Na dziś zaplanowaliśmy dalszą eksplorację terenu i podróż statkiem wycieczkowym rzeką Li do miejscowości Yangszuo. Mówią, że jest to jeden z najpiękniejszych widoków w całych Chinach. Nie pozostaje mi nic innego jak tylko potwierdzić, że przełomy rzeki i wspaniałe krasowe góry tworzą nadzwyczajne malownicze widoki. Góry mają najdziwniejsze kształty, półokrągłe, spiczaste; tworzą fale i sinusoidy. Wyruszyliśmy z portu flotyllą. Jak wspominałam w Chinach wszystkiego jest więcej i większe, stąd nie było to np. dziesięć statków, ale chyba z sześćdziesiąt, ustawionych po sześć w dziesięciu rzędach. Wypływaliśmy zgodnie z rozkładem ustawiając się w konwój, jeden statek za drugim. Każdy mieści ok. 70 osób. Udało nam się wykupić tańszą wycieczkę, podobno tylko dla Chińczyków, bo oczywiście biali mają ekstra cenę. I wszystko byłoby pięknie, gdyby nie nieustający hałas generowany przez pilotów, który jak katarynki opowiadali coś do mikrofonu. Głośniki wewnątrz ustawione były maksymalnie, więc nie słyszeliśmy własnych myśli. Wydawało się, że ratunkiem będzie wejście na górny pokład, skąd wszyscy robili zdjęcia, ale nie. Na górze czekał wielki megafon. Nie było gdzie uciec. Założyliśmy słuchawki na uszy i po części było to dla nas ratunkiem. Jednak jeszcze lepsza niespodzianka czekała na nas w trakcie. Spływ trwał ok. 4 godzin, więc przewidziano posiłek. Dostaliśmy ryż z kawałkami cukinii oraz skóre i kości kurczaka. Nie znalazłam tam mięsa. Wszystko podane elegancko w metalowych więziennych miskach, ledwo ciepłe. Psie jedzenie. Oczywiście były przystawki i inne dania oferowane przez załogę statku, ale te ślicznie podawane krewetki i owoce miały takie ceny, że w końcu wyciągnęliśmy własne przekąski i na górnym pokładzie urządziliśmy sobie własny piknik. Oczywiście standardowo jako białoskórzy byliśmy obiektem zainteresowania. Jestem ciekawa na ilu zdjęciach w chińskim facebooku widnieje moja podobizna.

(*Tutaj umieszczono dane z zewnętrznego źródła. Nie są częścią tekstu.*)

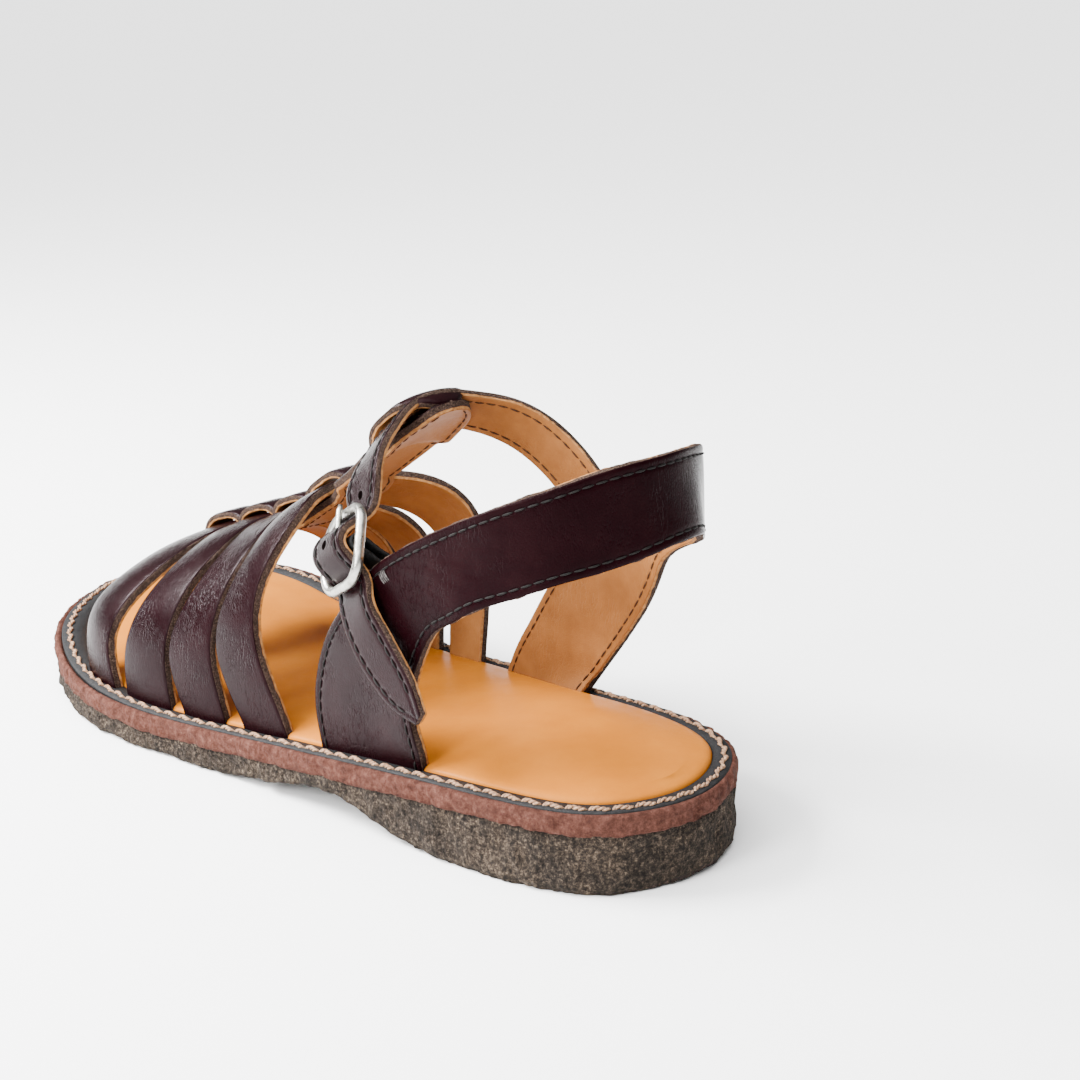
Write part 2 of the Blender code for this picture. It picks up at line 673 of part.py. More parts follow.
def buckle():
    spot, across, down, out = buckle_frame_axes()
    wide = BUCKLE_WIDTH / 2 - BUCKLE_WIRE / 2
    tall = BUCKLE_LENGTH / 2 - BUCKLE_WIRE / 2
    corner = 0.0032
    path = []
    for sx, sy, first in ((1, 1, 0), (-1, 1, 1), (-1, -1, 2), (1, -1, 3)):
        for k in range(6):
            turn = math.pi / 2 * (first + k / 5)
            x = sx * (wide - corner) + corner * math.cos(turn)
            y = sy * (tall - corner) + corner * math.sin(turn)
            path.append(spot + across * x + down * y)
    verts, faces = tube(path, BUCKLE_WIRE / 2, True)
    frame = build("buckle_frame", verts, faces, METAL_MAT, home)
    smooth(frame)
    bar = [spot + across * s * wide for s in (-1.0, -0.5, 0.0, 0.5, 1.0)]
    verts, faces = tube(bar, CENTRE_BAR_WIRE / 2, False)
    rod = build("centre_bar", verts, faces, METAL_MAT, slots)
    join(frame, rod, "UNION")

    hook = CENTRE_BAR_WIRE / 2 + GAP + PRONG_WIRE / 2
    path = []
    for turn in range(-110, 91, 25):
        angle = math.radians(turn)
        path.append(spot + down * hook * math.cos(angle) + out * hook * math.sin(angle))
    rest = BUCKLE_WIRE / 2 + GAP + PRONG_WIRE / 2
    path.append(spot - down * 0.5 * tall + out * (hook + rest) / 2)
    path.append(spot - down * tall + out * rest)
    path.append(spot - down * (tall + 0.0016) + out * (rest - 0.0001))
    verts, faces = tube(path, PRONG_WIRE / 2, False)
    prong = build("buckle_prong", verts, faces, PRONG_MAT, home)
    smooth(prong)

    # The slot in the strap that the prong comes through.
    low = spot + down * 0.0042 - out * 0.001
    side = across * (PRONG_WIRE / 2 + 0.0005)
    run = -down * (0.0042 + 0.62 * tall)
    rise = out * 0.009
    verts = [low + s * side + r * run + h * rise
             for s in (-1, 1) for r in (0, 1) for h in (0, 1)]
    faces = [(0, 1, 3, 2), (4, 6, 7, 5), (0, 4, 5, 1), (2, 3, 7, 6), (0, 2, 6, 4), (1, 5, 7, 3)]
    return build("prong_slot", verts, faces, UPPER_MAT, slots)


def elastic():
    # A band from inside the quarter corner, round the centre bar and back.
    spot, across, down, out = buckle_frame_axes()
    r = CENTRE_BAR_WIRE / 2 + GAP + ELASTIC_THICK / 2
    low = -0.0102
    path = [(0.0036 - r * 0.6, low - 0.0004), (0.0018 - r * 0.8, low * 0.5)]
    for turn in range(200, -21, -22):
        angle = math.radians(turn)
        path.append((r * math.cos(angle), r * math.sin(angle)))
    path += [(0.0018 + r * 0.8, low * 0.5), (0.0036 + r * 0.6, low + 0.0004)]
    path = np.array(path)
    slope = np.gradient(path, axis=0)
    slope = slope / np.linalg.norm(slope, axis=1)[:, None]
    normal = np.stack([-slope[:, 1], slope[:, 0]], axis=1)
    near = -across * (PRONG_WIRE / 2 + 2 * GAP + 0.0002)
    grids = []
    for side in (0.5, -0.5):
        line = path + normal * ELASTIC_THICK * side
        mid = spot + down * line[:, :1] + out * line[:, 1:]
        grids.append(np.stack([mid + near, mid + near - across * ELASTIC_WIDTH], axis=1))
    return slab("elastic_loop", grids[0], grids[1], ELASTIC_MAT, home)


def join(target, part, how):
    mod = target.modifiers.new(how.lower(), "BOOLEAN")
    mod.operation = how
    mod.solver = "EXACT"
    mod.object = part


OUTSOLE_MAT = material("crepe_rubber", (0.06, 0.05, 0.04), 0.85)
MIDSOLE_MAT = material("midsole_leather", (0.32, 0.14, 0.10), 0.8)
WELT_MAT = material("welt_leather", (0.02, 0.02, 0.02), 0.6)
FOOTBED_MAT = material("footbed_leather", (0.60, 0.30, 0.10), 0.45)
UPPER_MAT = material("strap_leather", (0.03, 0.012, 0.012), 0.3)
METAL_MAT = material("aged_nickel", (0.6, 0.58, 0.54), 0.3, 1.0)
PRONG_MAT = material("aged_nickel_prong", (0.6, 0.58, 0.54), 0.3, 1.0)
ELASTIC_MAT = material("black_elastic", (0.01, 0.01, 0.01), 0.9)

sole_parts()
upper = quarter()
parts = [vamp_strap(number) for number in (1, 2, 3, 4)]
parts.append(centre_strip())
parts.append(ankle_strap())
slot = buckle()
elastic()
for part in parts[4:] + parts[:4]:
    join(upper, part, "UNION")
join(upper, slot, "DIFFERENCE")

# The sole is centred on the origin.
bpy.context.view_layer.update()
edge = np.array([v.co[:] for v in bpy.data.objects["midsole"].data.vertices])
middle = (edge.max(axis=0) + edge.min(axis=0)) / 2
for thing in list(home.objects) + list(joiners.objects) + list(slots.objects):
    for vertex in thing.data.vertices:
        vertex.co.x -= middle[0]
        vertex.co.y -= middle[1]
for thing in list(joiners.objects) + list(slots.objects):
    thing.hide_render = True
    thing.display_type = "WIRE"
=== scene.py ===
import math
import bpy
import numpy as np
from mathutils import Matrix, Vector


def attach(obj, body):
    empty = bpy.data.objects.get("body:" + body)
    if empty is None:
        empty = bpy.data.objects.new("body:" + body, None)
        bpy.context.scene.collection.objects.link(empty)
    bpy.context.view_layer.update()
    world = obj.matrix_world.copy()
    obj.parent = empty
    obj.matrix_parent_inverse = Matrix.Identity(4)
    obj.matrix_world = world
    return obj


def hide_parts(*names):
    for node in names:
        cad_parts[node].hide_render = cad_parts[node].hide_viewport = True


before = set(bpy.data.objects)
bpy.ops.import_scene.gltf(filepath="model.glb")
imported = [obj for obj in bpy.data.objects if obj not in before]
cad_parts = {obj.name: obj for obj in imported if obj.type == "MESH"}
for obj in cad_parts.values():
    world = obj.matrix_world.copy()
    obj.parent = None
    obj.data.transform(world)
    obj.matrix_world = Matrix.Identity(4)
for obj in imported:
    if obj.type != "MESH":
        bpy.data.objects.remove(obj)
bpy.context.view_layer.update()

print("sandal: frame loaded")

# Sizes shared by all pieces, in metres. y starts at the back of the heel and x at the foot's axis;
# toFrame() moves finished points so the sole is centred on the origin.
sizes = {
    "length": 0.262, "breadth": 0.107, "heelDeck": 0.0208, "archLift": 0.0069, "axisSwing": 0.0134,
    "midsoleThick": 0.005, "recess": 0.0012, "strapInset": 0.006, "upperHeight": 0.103,
    "leather": 0.003, "ankleLeather": 0.0024, "sideBulge": 0.0025, "innerBulge": 0.004,
    "centre": (0.00500, 0.13101),
}
loopPoints = 4000
lastPower = 2.35
length = sizes["length"]
breadth = sizes["breadth"]
tall = sizes["upperHeight"]

# the tables hold thousandths
# share of length, lateral and medial half widths as shares of the breadth
soleSections = np.array([
    (0, 0, 0),
    (30, 209, 207),
    (80, 299, 298),
    (160, 350, 335),
    (280, 385, 344),
    (400, 406, 379),
    (520, 439, 398),
    (630, 489, 448),
    (720, 508, 469),
    (800, 474, 468),
    (880, 382, 413),
    (940, 251, 312),
    (980, 121, 178),
    (1000, 0, 0),
]) / 1000
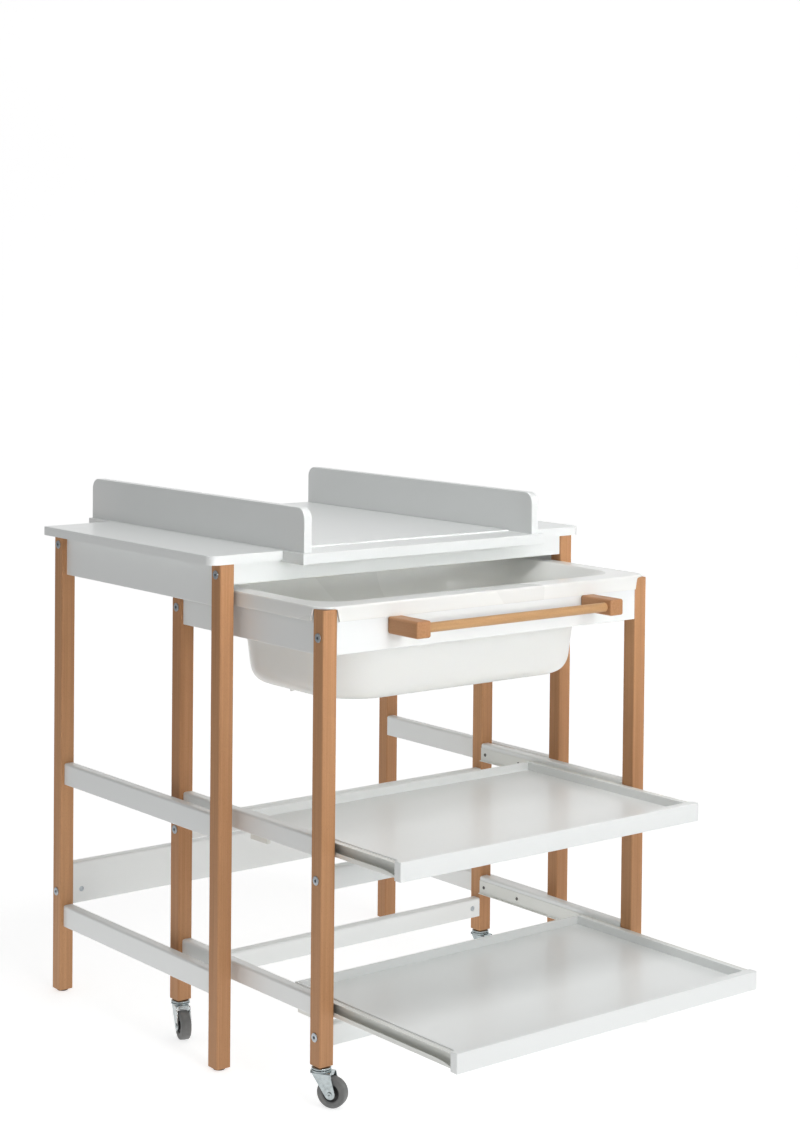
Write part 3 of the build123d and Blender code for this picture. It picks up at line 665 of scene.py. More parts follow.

W końcu dopłynęliśmy i umordowani przedarliśmy się przez jarmarczne stragany i tłumy. Oj długa to droga z plecakami przez tłum i w upale. To jest region o bardzo wysokiej wilgotności, dlatego przejście nawet paru metrów powoduje, ze biją z ciebie siódme poty i ciężko oddychać.
Hotel okazał się nadzwyczaj przyjemnym miejscem i zaskakująco taim, a samo Yangszuo takim naszym Karpaczem lub Szklarską Porębą. Bardzo turystyczne miasteczko, z turystycznymi cenami i uwielbianą przez Chińczyków tandetą. Wszedzie kolorowe światełka, całe stragany na rowerach i masa naciągaczy. Widziałam nawet jak taki rower z tysiącem ciuchów, kapeluszy i świecidełek przewrócił się na jezdnię. Katastrofa. I zazwyczaj taki rowerek z całym straganem pcha przed sobą kobita, gdzie widać, że ten ciężar jest ponad jej siły.
Mimo drożyzny i nachalnych sprzedawców miasteczko pięknie prezentuje się wieczorem, kiedy góry rozsiane tu i ówdzie są podświetlone reflektorami i sprawiają, że krajobraz wygląda jak z bajki.
Atrakcją wieczoru miała być kolacja z lokalnym przysmakiem  roli głównej, czyli kaczka w piwie. Przemiła pani podała pięknie wyglądający półmisek, a w środku skóra i kości podane w całkiem niezłym sosie. Za kaczkę zapłaciliśmy jak za zboże, a ja się zastanawiam, w jakim daniu umieścili resztę zwierzęcia i to piwo, w którym miało pływać. Rozczarowanie zupełne.